In contrast, Christianity proclaims the good new that we can indeed find rest from the rat race that is the conflict of the capitalist market. Our desire finds its true home, it rest, its delight in communion with God. Desire’s true fascination is the radiance of love that is the glorious life of the blessed Trinity. For this reason, humanity might rightly be called homo adorans—worshiping beings. We are not beings caught in an endless cycle of trucking and bartering (homo economicus) but beings inclined to worship and enjoy the divine love that provides all that we need. In other words, because the Lord is our shepherd, we shall not want (Ps. 23:1). We need not strive endlessly but can be content.

As desire learns in worship to rest in its true end, the capitalist economy of desire is exposed for what it is: an economy that normalizes the disordered desire that is properly named greed. Capitalism makes a virtue of what the tradition denounces as one of the seven deadly sins: avarice or greed—a restless, possessive, acquisitive drive that is lauded as the entrepreneurial spirit of homo economicus.

The disordered desire that is avarice or greed is frequently identified with a desire for money and wealth, but it encompasses more than that. Greed is first and foremost about wanting more than enough. Furthermore, it encompasses not just wealth or material goods but intangible objects as well, like honor, knowledge, and even life itself. In short, as Augustine observes, greed concerns “all things which are desired immoderately, whenever someone wants absolutely more than is enough.” Thus even the unbounded creativity celebrated by capitalism’s courtiers is a vice insofar as it is not directed by the shared love that is the common good.

The driving force of capitalism is scarcity—limited resources to meet unlimited desires. Scarcity warps desire into a grasping, acquisitive power and so prepares it for the agony that is the capitalist market. Thus the God of capital is revealed to be a stingy deity who parcels out only enough to stimulate the agony of the market, where we are forced to compete like economic gladiators in the hope that the fickle favor of the invisible hand will bestow its blessings on us.

In contrast, Christianity has long proclaimed that God has given and continues to give abundantly; there is enough. God provides for all our needs. As Chris Franks observes, there is a providential coincidence between the requirements for human flourishing and nature’s provision. The Lord is our shepherd; we do not need more (Ps. 23:1). The abundance of God is proclaimed throughout Scripture, and when Christians place themselves under the discipline of the Word, allowing their imaginations to be formed by its vision of God and the world, their desire is graciously released from the capitalist discipline and freed to flow generously.

Basil
The bread you are holding back is for the hungry, the clothes you keep put away are for the naked, the shoes that are rotting away with disuse are for those who have none, the silver you keep buried in the earth is for the needy. You are thus guilty of injustice toward as many as you might have aided, and did not.

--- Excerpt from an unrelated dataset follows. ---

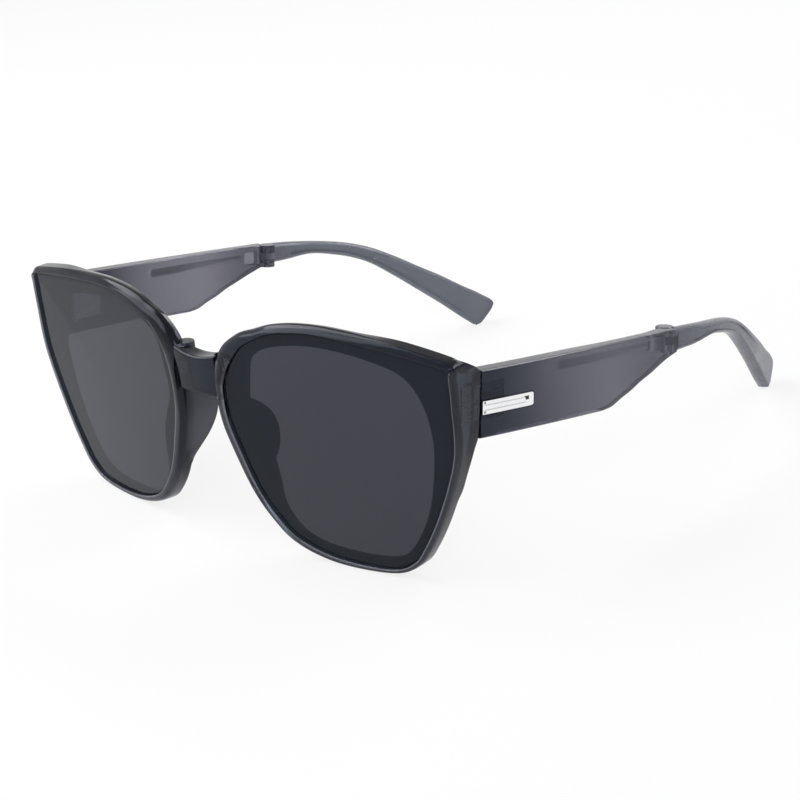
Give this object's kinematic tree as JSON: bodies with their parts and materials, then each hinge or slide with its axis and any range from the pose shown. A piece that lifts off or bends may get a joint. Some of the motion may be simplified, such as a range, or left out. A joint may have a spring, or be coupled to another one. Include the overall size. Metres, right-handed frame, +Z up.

Proclaiming God’s abundance does not deny the reality of scarcity.

What it is does is locate the origin of scarcity where it belongs, namely, in sin. Scarcity is not a natural condition but the consequence of sin. Indeed, capitalism has been implicated in the generalization of scarcity, such that it is no longer isolated and occasional but the structure of our existence. That many languish in misery today because they lack access to things like adequate food, shelter, employment, and sundry forms of care is not due to nature or a perverse God but to the distortions of human desire that first shaped and now is shaped by an economic order that fails to use the gifts of God properly. Material scarcity, we might say, has its roots in the scarcity that is the lack of faith (Luke 18:8).

Furthermore, to say that scarcity is not a fact of nature and to assert that God provides is not to suggest that we may never suffer or go hungry. Clearly in this time between the times, God’s provision does not preclude hunger, suffering, and even death, and there is no simple or easy answer as to why this is the case Nevertheless, what God’s provision does make possible is a kind of asceticism, a hope that nurtures faithful endurance and struggle against sin-inflicted scarcity. Here we would do well to recall Christ’s suffering obedience to which we are conformed as we are joined to his body. In this time between the times, God’s abundance may take the form of martyrdom and resurrection, and the assurance that in giving our life, we actually receive life, and that although we may die, we will not perish (Matt. 22:39; Luke 9:24).

I do the book little justice with these few quotes. All I can say is, “Read the book!” Then, let me know what you think.